Shielded from the variations in salinity out in the bay, it’s a little easier to get a consistent salty flavor, Buck says. “We want to set the standard for Virginia’s oyster industry.”
That consistency is part of what sets Ruby Salts apart, says Chip Lewis, executive chef of Bella Monte Restaurant & Enoteca in Virginia Beach. The restaurant has been getting its oysters from the company for the four years Lewis has been there. They’re always
deep-cup with finishes of celery and seagrass and a medium to high brine, he says.

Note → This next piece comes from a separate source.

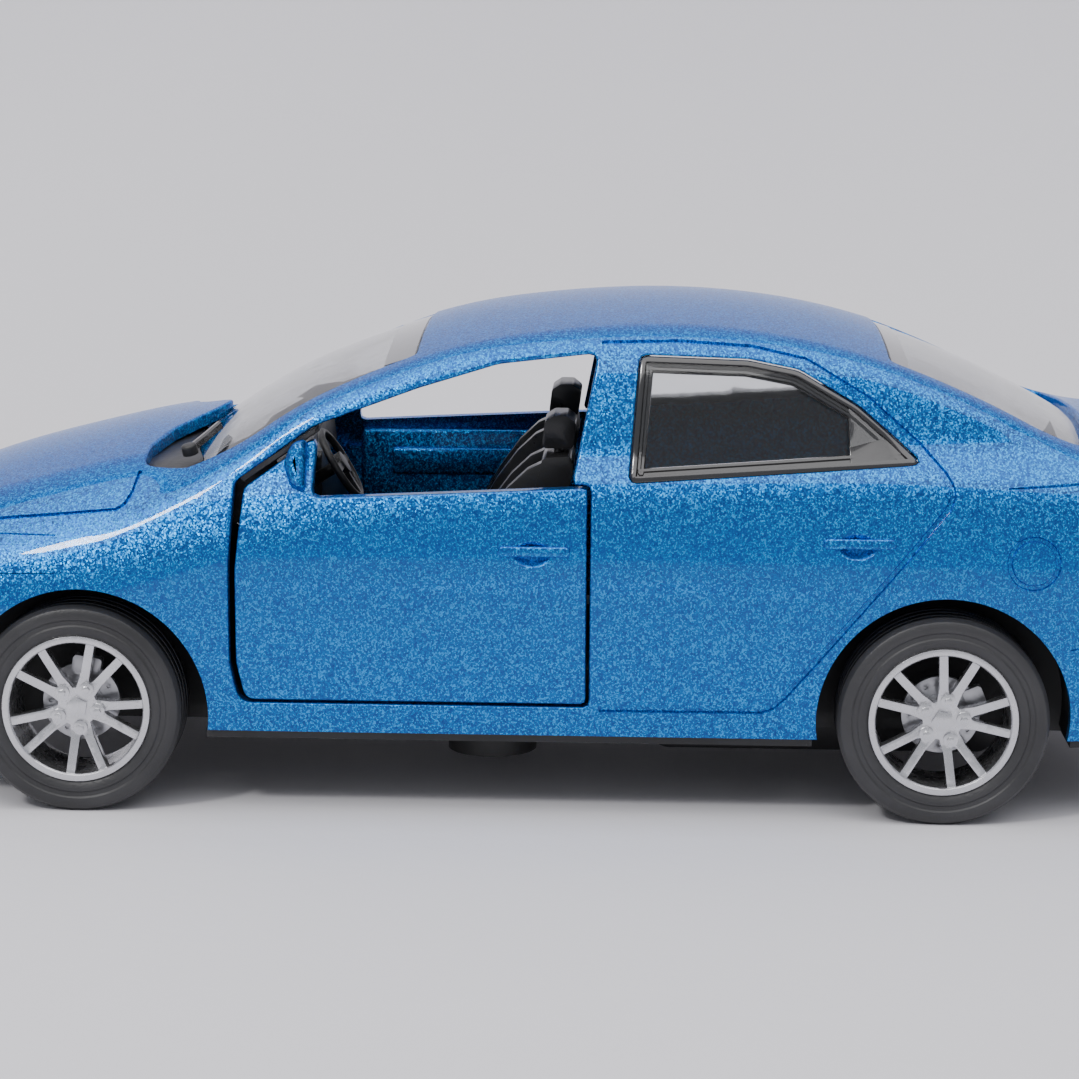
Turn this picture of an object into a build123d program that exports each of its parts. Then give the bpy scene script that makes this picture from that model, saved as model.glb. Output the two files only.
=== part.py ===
from build123d import *
import math
import os

os.makedirs("parts", exist_ok=True)

# Driving dimensions, millimetres. The nose points to -X, the driver's side is -Y, the floor is Z = 0.
AXLE_Z = 10.1
FRONT_X = -43.3
REAR_X = 39.5
TYRE_R = 10.1
SEAT_R = 7.05
SHAFT_R = 0.9
RUN = 0.06
WALL = 1.3
SILL_Z = 8.1
ARCH_R = 12.1
ARCHES = ((-42.7, 9.8), (39.5, 10.1))
HINGE_X, HINGE_Y, HINGE_R = -23.2, 25.7, 0.5

# Half-width outlines of the lower body by height: z, half width, nose x, tail x.
SIDE_LEVELS = ((4.0, 25.6, -67.0, 66.2), (8.0, 26.3, -69.4, 68.8), (12.0, 27.1, -70.5, 70.4),
               (17.0, 27.6, -70.8, 70.8), (22.0, 27.7, -70.2, 70.6), (26.0, 27.5, -68.9, 70.2),
               (30.0, 26.7, -66.6, 69.7), (34.0, 25.6, -63.5, 69.0), (40.0, 24.0, -58.0, 67.6))
NOSE_POWER, SIDE_POWER = 9.0, 2.2
OUTLINE_STEPS = (-1, -0.995, -0.98, -0.95, -0.9, -0.83, -0.72, -0.58, -0.4, -0.2,
                 0, 0.2, 0.4, 0.58, 0.72, 0.83, 0.9, 0.95, 0.98, 0.995, 1)
# Bonnet, waist and boot: x, centre height, crown, shoulder roll-off.
TOP_ROWS = ((-78.0, 11.5, 3.0, 5.0), (-74.0, 17.0, 3.0, 5.0), (-70.8, 21.8, 3.0, 5.2), (-67.5, 25.1, 2.8, 5.4),
            (-62.0, 28.1, 2.6, 5.7), (-55.7, 30.5, 2.4, 6.0), (-45.3, 33.3, 2.0, 6.3), (-38.0, 34.8, 1.8, 6.1),
            (-30.0, 35.3, 1.6, 4.6), (-20.0, 34.8, 1.1, 3.2), (0.0, 34.4, 0.5, 2.0), (20.0, 34.7, 0.4, 1.8),
            (37.0, 34.9, 0.2, 1.6), (50.0, 35.0, 0.2, 2.4), (58.0, 35.1, 0.3, 3.2), (65.0, 34.8, 0.4, 4.0),
            (70.8, 33.2, 0.4, 4.6), (78.0, 29.6, 0.4, 5.0))
# Roof centre line and greenhouse side, with the plan sweep of the two screens.
ROOF_LINE = ((-44.0, 27.0), (-38.0, 31.3), (-31.1, 36.0), (-24.7, 39.9), (-19.0, 42.3), (-14.4, 43.9), (-8.0, 45.7),
             (0.0, 46.9), (11.0, 47.6), (22.0, 47.1), (30.0, 45.8), (36.4, 44.0), (41.5, 42.1), (46.6, 39.9),
             (52.0, 37.2), (58.0, 34.0), (66.0, 29.6))
CABIN_SIDE = ((24.0, 26.0), (28.0, 25.9), (32.3, 25.4), (36.0, 24.5), (40.0, 23.3), (43.0, 22.1), (44.5, 21.3),
              (46.0, 20.3), (47.5, 18.8), (50.0, 15.0))
FRONT_SWEEP, REAR_SWEEP, ROOF_CROWN = 0.00015, 0.0001, 1.1

DOOR_OUTLINE = ((-27.6, 11.0), (-28.4, 15.0), (-28.45, 24.0), (-28.1, 32.2), (-20.3, 37.5), (-10.75, 41.0),
                (-3.2, 43.3), (6.3, 44.4), (4.0, 32.5), (5.8, 32.4), (5.8, 11.0))
DOOR_PANEL = ((-27.0, 11.3), (-27.8, 15.0), (-27.85, 24.0), (-27.2, 31.6), (-20.3, 36.5), (-20.6, 30.9),
              (5.45, 32.2), (5.5, 11.3))
REAR_WINDOW = ((9.3, 32.6), (10.2, 44.3), (20.5, 44.0), (25.3, 43.1), (30.9, 39.9), (37.2, 34.6))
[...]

“They’re not the saltiest and they’re not the blandest. It’s a great medium,” he says. “They’re great baked, smoked, fried. … I haven’t done anything with them that I didn’t love.”
The personal touch is also important, Lewis says. Buck delivers the oysters himself each week after bringing them out of the water just the day before. He’s one of the smallest operations around to successfully have his own brand.
“He always delivers with, in my opinion, the best around.”